Online alternative lenders are gaining momentum with U.S. small businesses, specifically and unsurprisingly with those run by millennials, according to a new report by Mercator Advisory Group.
According to Mercator’s report, Business Banking Services: Keeping Up with Millennial Owners, 27% of total U.S. SMEs have used online alternative lenders (P2P lenders or marketplace lending platforms) in 2017.
Of this number, 48% of millennial owners (aged 18–34), currently have a loan from an alternative lender compared to 25% of SMEs run by owners over 35 years of age. Further, these millennial owners said they are twice as likely to use alternative lenders than their older counterparts.
The survey, however, doesn’t specify how many of the 1,638 SMES it surveyed are millennial owners.
Why are some SMEs opting for alternative lenders? Mainly because the loan approval process with an online alternative lender is easier and the funds arrive faster than the traditional route, the survey said. However, only 7% cited better interest rates as the reason they prefer alternative lenders.
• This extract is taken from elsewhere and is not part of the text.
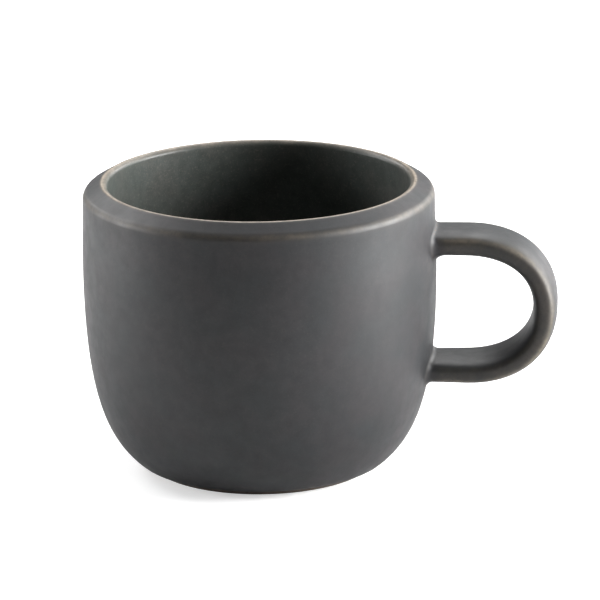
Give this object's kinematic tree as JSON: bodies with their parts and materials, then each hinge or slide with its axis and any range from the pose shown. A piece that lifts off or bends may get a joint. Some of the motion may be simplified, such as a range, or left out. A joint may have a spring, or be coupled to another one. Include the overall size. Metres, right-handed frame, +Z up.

Karen Augustine, author of the report and Mercator Advisory senior manager of primary data services said in a Friday statement:
Small businesses need loans to run their businesses as they are often constrained by cash flow management challenges. They need access to credit wherever they can get it and will look outside of their banks for it. They are more likely to borrow on credit cards and to use personal accounts, and they often need to delay routine purchases due to cash flow constraints. Ease of loan application and faster funding are of critical importance.